> [TASK GOAL]:
Give back, exactly as it appears, the run of lines opening with the one containing "for name, piece" and closing with the one containing "bpy.context.scene.collection.objects.link(empty)". Nothing outside that run should appear.

↓↓↓

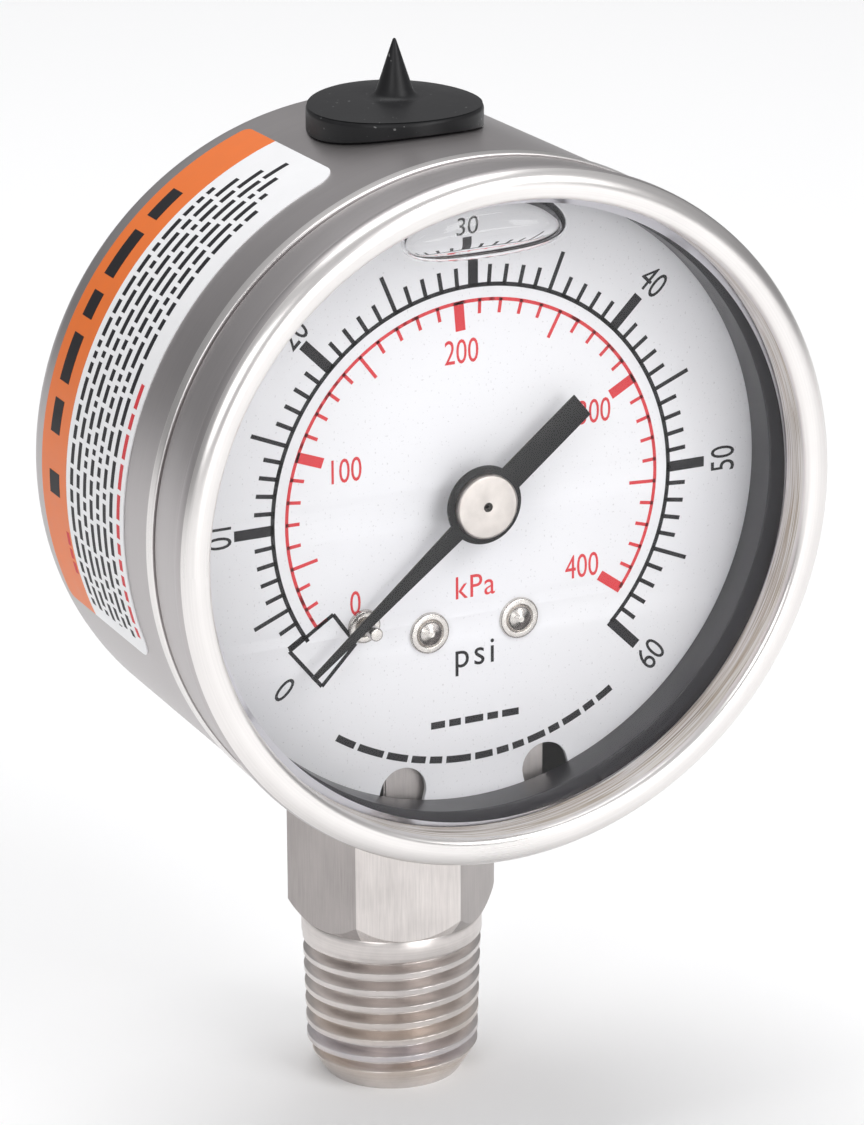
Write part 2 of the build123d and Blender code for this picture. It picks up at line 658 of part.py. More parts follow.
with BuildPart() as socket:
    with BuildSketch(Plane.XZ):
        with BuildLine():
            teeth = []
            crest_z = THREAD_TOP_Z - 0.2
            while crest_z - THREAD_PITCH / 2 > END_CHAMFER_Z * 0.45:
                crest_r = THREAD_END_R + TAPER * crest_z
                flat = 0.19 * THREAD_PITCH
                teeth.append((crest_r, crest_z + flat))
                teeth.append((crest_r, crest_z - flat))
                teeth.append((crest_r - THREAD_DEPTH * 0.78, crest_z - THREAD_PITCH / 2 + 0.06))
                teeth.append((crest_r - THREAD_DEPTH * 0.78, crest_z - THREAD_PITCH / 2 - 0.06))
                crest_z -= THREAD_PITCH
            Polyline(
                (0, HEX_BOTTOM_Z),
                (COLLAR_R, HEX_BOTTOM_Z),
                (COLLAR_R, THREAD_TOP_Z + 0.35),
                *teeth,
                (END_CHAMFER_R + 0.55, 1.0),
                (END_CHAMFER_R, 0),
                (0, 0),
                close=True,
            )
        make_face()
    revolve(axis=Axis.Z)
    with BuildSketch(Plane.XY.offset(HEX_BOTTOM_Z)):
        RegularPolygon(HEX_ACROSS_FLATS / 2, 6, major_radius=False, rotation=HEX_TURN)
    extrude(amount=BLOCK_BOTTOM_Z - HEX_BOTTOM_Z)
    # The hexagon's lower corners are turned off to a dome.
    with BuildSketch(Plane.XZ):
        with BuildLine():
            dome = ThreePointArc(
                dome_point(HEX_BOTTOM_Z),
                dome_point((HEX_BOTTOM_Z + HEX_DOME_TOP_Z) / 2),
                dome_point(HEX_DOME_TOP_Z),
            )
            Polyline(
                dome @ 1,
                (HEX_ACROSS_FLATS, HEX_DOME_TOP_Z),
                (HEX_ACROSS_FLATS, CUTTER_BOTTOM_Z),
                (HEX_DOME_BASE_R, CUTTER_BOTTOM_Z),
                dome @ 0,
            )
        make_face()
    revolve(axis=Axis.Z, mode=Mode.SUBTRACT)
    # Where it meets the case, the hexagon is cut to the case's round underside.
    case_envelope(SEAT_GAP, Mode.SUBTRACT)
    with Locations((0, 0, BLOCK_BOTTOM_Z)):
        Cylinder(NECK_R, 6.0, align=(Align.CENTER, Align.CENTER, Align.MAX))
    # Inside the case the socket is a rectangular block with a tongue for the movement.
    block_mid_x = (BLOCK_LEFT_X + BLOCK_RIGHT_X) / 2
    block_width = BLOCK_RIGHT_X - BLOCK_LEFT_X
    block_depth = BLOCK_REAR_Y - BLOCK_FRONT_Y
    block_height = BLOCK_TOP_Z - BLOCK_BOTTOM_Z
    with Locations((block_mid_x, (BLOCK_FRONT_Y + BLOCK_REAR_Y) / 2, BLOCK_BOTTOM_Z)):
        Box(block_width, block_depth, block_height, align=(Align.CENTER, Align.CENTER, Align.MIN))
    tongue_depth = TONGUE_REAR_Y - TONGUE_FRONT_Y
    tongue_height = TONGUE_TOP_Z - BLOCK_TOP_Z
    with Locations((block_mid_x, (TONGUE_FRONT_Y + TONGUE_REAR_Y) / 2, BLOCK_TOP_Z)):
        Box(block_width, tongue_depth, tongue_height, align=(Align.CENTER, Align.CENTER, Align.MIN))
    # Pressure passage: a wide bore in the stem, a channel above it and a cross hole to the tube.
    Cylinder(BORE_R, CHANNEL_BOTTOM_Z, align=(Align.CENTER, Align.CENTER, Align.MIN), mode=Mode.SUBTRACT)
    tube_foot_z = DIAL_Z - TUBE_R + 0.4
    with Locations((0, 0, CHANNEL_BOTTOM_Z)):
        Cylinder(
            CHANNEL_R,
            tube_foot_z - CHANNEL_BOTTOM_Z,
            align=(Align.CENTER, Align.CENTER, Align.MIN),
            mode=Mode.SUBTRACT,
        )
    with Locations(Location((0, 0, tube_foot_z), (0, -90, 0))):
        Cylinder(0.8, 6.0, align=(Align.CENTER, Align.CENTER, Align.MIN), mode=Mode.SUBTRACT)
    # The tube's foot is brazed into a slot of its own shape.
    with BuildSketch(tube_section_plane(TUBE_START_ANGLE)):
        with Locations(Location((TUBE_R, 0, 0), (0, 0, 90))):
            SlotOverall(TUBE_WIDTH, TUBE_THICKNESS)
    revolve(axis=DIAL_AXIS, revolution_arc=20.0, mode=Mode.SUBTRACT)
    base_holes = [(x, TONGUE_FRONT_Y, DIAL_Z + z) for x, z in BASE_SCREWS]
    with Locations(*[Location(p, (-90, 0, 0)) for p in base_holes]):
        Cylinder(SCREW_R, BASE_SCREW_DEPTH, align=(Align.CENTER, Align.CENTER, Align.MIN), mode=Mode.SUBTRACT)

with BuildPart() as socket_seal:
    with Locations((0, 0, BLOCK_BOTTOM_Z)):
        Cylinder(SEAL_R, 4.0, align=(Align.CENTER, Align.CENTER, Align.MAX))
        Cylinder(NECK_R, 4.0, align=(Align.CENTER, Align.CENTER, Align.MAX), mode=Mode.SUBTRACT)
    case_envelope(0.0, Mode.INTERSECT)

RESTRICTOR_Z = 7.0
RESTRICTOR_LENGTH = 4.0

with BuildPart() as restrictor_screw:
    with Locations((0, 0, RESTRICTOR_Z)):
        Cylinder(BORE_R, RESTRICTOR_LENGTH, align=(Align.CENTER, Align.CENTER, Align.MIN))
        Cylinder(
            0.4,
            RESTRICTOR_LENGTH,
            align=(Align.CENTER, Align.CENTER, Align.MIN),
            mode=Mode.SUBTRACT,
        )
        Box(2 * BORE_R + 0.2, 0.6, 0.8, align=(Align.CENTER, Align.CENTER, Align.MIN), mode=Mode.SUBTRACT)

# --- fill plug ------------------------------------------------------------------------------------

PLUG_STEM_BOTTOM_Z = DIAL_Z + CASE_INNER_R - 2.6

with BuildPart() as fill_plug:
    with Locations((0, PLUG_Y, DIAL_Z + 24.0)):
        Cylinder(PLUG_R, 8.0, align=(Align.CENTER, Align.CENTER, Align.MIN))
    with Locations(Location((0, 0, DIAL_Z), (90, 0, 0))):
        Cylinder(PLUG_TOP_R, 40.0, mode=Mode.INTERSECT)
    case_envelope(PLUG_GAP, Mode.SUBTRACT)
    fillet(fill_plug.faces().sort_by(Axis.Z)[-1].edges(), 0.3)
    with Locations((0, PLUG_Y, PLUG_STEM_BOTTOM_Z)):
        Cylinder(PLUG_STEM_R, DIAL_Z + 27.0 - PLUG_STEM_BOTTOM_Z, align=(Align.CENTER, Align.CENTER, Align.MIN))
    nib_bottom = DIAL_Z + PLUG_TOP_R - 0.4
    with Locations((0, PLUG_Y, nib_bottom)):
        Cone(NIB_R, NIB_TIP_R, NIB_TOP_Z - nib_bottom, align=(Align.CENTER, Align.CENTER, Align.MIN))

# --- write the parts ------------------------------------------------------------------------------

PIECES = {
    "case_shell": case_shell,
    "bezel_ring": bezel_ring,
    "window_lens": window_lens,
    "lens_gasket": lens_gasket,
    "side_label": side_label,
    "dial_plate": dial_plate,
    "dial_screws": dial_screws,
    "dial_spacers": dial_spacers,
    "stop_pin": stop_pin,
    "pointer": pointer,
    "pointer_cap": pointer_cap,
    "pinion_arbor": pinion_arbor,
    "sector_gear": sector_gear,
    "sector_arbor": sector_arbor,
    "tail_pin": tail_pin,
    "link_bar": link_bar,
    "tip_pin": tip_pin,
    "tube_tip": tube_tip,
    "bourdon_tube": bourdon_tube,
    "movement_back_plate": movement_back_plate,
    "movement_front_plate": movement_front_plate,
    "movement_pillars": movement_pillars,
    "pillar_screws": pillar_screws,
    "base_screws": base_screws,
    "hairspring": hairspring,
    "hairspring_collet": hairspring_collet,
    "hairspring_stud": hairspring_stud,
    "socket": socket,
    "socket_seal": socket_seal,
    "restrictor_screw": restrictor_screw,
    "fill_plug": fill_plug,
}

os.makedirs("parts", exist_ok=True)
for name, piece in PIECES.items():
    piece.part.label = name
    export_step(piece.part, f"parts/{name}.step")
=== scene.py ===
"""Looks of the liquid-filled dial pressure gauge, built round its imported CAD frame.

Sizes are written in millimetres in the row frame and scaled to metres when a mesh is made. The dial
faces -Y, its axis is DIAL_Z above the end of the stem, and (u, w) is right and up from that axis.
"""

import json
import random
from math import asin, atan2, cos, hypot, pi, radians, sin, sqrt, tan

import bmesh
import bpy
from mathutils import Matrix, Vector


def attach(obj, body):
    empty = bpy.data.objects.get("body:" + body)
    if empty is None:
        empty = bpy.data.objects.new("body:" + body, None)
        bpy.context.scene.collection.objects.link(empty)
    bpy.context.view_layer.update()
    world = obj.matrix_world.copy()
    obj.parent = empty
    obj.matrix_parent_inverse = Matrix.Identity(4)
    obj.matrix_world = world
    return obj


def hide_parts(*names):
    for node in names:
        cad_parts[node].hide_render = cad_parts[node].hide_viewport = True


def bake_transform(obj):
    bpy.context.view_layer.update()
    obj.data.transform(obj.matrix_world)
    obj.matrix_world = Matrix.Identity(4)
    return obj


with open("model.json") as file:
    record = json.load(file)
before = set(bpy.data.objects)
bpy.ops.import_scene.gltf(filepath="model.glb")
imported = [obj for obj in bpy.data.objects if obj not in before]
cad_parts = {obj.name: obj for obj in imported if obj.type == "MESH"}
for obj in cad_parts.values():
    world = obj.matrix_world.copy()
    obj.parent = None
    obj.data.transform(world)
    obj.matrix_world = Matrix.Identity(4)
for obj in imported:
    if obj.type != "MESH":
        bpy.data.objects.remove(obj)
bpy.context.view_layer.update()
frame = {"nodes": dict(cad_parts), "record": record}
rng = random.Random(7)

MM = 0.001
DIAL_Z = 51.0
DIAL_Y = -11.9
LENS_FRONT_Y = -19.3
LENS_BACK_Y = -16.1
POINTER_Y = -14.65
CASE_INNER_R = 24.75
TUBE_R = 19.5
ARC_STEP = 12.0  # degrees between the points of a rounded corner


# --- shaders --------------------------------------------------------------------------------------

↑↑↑

> [THE COMPLETED TASK]:
for name, piece in PIECES.items():
    piece.part.label = name
    export_step(piece.part, f"parts/{name}.step")
=== scene.py ===
"""Looks of the liquid-filled dial pressure gauge, built round its imported CAD frame.

Sizes are written in millimetres in the row frame and scaled to metres when a mesh is made. The dial
faces -Y, its axis is DIAL_Z above the end of the stem, and (u, w) is right and up from that axis.
"""

import json
import random
from math import asin, atan2, cos, hypot, pi, radians, sin, sqrt, tan

import bmesh
import bpy
from mathutils import Matrix, Vector


def attach(obj, body):
    empty = bpy.data.objects.get("body:" + body)
    if empty is None:
        empty = bpy.data.objects.new("body:" + body, None)
        bpy.context.scene.collection.objects.link(empty)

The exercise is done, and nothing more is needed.